Pour finir, est-ce qu’il y a un projet dont tu voudrais nous parler ?
Je trouve vachement bien ce qu'on a essayé de faire sur un projet avec Loïc Daubas et Corentin Mouraud à Guérande : mettre en place une zone avec l'outil de production et trouver un système de fonctionnement. On voit ça dans plein d’autres domaines, la mutualisation d’outils bois, des ateliers de mécanique automobile… L’idée de La Fabrique, c’était de mettre en place un outil de production sur place, avant les chantiers d’une grosse ZAC, dans laquelle tous les projets sont faits avec la terre du site.
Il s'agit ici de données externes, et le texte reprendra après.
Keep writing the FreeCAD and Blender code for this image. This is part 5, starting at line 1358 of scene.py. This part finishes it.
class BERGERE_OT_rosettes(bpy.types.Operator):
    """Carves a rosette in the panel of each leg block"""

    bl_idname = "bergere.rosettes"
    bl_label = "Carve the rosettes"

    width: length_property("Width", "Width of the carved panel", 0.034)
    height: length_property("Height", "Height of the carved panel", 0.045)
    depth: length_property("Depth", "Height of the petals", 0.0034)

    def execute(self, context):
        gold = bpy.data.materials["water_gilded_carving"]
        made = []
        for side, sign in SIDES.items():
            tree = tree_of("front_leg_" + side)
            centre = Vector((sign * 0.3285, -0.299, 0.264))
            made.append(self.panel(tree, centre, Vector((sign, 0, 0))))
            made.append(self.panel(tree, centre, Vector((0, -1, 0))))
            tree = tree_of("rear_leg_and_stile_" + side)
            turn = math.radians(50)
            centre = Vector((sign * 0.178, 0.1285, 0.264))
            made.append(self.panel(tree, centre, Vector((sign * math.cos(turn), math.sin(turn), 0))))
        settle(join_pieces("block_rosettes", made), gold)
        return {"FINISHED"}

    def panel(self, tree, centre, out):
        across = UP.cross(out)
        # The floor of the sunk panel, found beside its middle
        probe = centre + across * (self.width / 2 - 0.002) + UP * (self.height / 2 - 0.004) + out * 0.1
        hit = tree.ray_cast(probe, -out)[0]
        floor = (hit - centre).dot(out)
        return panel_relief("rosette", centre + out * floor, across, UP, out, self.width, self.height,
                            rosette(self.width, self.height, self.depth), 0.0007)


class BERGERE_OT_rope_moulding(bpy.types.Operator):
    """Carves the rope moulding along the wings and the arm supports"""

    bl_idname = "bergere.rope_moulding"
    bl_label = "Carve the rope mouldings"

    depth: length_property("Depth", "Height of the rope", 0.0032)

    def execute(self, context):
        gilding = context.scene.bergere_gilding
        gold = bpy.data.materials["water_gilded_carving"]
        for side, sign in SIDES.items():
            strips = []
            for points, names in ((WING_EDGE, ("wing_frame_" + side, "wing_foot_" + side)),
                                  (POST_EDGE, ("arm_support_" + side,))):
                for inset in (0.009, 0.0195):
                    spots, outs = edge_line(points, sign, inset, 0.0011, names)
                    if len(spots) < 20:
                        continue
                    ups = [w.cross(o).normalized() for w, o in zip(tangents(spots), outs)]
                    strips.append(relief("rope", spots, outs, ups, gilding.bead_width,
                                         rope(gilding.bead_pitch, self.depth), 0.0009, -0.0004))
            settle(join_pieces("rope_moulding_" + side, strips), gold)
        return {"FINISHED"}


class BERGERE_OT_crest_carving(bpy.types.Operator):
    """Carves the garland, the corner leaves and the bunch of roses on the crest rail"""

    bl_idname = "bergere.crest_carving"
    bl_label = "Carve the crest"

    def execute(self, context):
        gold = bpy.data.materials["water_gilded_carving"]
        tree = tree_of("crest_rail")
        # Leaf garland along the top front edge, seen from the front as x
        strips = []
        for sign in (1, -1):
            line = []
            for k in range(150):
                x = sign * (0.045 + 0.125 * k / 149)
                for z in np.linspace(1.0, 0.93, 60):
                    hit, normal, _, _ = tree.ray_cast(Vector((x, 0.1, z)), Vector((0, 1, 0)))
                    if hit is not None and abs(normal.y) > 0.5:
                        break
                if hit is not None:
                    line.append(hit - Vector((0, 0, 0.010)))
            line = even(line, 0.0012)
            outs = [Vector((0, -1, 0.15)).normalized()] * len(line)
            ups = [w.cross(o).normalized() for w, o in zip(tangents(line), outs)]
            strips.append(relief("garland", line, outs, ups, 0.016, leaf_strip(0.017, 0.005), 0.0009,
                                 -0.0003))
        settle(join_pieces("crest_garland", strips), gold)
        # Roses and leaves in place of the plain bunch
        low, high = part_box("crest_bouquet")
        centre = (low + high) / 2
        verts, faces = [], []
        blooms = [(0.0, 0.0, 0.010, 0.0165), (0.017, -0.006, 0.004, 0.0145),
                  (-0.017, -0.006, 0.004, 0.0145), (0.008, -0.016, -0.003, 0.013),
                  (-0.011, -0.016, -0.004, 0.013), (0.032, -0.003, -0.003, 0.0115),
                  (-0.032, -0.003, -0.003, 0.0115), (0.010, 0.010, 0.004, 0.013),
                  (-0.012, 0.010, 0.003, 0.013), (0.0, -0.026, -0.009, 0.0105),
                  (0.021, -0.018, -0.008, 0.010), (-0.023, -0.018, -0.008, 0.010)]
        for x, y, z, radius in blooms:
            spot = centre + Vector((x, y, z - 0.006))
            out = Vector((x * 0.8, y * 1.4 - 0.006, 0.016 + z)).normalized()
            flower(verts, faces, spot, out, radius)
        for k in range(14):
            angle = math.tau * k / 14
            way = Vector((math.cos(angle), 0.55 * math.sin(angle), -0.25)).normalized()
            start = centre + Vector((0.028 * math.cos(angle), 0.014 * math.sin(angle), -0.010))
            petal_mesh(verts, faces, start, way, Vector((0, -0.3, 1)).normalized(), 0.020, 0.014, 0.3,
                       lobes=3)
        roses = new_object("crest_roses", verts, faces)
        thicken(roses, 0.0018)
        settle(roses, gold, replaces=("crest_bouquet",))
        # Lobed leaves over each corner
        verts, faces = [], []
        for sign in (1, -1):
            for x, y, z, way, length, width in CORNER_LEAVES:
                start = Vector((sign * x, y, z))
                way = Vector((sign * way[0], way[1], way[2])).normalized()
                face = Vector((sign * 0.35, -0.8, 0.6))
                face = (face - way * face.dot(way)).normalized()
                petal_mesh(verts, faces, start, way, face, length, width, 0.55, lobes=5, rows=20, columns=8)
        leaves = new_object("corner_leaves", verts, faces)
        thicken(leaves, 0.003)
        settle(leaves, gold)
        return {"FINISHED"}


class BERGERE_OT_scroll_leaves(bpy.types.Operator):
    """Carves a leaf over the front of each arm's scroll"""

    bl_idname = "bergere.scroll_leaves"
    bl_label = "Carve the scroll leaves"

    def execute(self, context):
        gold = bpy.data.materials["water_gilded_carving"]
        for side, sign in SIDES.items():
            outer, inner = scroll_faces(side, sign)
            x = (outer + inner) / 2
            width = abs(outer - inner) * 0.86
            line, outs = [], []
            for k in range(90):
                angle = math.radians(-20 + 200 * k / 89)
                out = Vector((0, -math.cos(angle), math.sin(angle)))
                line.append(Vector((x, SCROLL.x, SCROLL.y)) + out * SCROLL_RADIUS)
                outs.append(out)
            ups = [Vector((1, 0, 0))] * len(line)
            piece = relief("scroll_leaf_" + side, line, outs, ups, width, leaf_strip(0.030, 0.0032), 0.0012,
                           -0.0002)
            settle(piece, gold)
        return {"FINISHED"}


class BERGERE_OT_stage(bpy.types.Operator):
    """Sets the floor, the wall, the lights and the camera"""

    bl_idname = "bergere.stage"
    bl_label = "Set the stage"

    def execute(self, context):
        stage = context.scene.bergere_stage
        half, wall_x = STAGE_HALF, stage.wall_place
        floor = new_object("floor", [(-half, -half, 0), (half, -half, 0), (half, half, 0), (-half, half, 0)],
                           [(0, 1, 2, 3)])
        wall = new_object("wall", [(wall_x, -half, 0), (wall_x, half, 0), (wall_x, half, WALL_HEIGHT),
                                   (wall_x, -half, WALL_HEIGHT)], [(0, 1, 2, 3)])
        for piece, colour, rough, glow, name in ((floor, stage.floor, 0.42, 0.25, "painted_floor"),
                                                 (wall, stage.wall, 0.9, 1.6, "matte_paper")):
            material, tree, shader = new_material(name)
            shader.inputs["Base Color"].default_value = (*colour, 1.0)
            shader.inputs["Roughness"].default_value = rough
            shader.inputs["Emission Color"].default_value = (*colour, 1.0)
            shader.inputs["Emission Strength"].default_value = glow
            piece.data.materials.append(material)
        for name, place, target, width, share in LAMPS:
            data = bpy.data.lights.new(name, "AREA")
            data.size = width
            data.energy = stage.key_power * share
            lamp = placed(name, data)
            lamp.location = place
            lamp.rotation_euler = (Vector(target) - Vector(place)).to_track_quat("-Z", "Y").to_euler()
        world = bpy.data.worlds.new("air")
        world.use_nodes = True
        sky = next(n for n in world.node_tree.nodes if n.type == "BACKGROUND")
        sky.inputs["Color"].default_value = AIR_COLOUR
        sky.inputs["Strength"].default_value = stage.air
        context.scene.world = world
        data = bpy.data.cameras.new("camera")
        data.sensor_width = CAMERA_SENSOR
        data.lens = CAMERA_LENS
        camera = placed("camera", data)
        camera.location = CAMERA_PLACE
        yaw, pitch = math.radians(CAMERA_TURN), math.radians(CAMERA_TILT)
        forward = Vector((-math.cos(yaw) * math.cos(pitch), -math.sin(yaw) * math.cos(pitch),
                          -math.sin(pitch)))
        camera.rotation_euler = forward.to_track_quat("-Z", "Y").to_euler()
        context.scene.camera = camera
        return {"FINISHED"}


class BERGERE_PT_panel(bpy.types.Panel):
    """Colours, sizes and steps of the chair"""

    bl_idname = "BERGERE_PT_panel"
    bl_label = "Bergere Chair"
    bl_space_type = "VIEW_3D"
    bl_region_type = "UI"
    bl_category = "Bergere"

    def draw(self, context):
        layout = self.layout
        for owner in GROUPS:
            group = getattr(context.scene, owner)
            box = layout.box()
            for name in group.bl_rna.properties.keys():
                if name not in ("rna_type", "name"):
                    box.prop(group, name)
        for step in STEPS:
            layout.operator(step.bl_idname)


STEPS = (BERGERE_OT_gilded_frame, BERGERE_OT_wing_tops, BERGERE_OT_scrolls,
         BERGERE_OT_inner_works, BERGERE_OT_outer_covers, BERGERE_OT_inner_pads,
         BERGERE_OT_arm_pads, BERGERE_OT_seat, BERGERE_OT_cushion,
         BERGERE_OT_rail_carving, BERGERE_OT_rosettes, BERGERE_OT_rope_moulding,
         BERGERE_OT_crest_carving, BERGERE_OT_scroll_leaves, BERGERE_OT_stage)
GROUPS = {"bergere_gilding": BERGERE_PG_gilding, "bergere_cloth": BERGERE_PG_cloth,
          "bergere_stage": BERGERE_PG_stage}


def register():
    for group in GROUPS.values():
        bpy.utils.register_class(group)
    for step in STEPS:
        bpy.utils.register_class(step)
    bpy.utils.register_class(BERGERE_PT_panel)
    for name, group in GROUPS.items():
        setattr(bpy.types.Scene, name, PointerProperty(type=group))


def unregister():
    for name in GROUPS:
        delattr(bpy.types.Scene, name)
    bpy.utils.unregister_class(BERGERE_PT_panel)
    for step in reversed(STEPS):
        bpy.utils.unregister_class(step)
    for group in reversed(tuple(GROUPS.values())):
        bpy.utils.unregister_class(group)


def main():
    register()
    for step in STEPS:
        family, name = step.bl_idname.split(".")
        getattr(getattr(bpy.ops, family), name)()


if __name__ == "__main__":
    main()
On voulait que les artisan.es, sur l'ensemble des chantiers, puissent avoir cet outil à portée de main et qu’ils et elles puissent s’en servir pour préparer la terre, la malaxer avec des gros malaxeurs pour faire de la terre à bauge, faire des adobes, éventuellement faire du torchis prêt à l’emploi.... Et mettre tous ces outils qui pourraient être intéressants à côté des chantiers, dans un espace couvert, avec de la bauge porteuse sur 2 niveaux, qui serve un peu d’exemple en même temps. L'idée était de transformer cet espace en logement après les chantiers, pour le rentabiliser.
Sauf que La Fabrique risque de ne pas voir le jour avant la fin des chantiers, c’est le bazar, c’est dommage. L’aménageur qui est censé payer ne sort pas les sous, on ne sait pas bien pourquoi.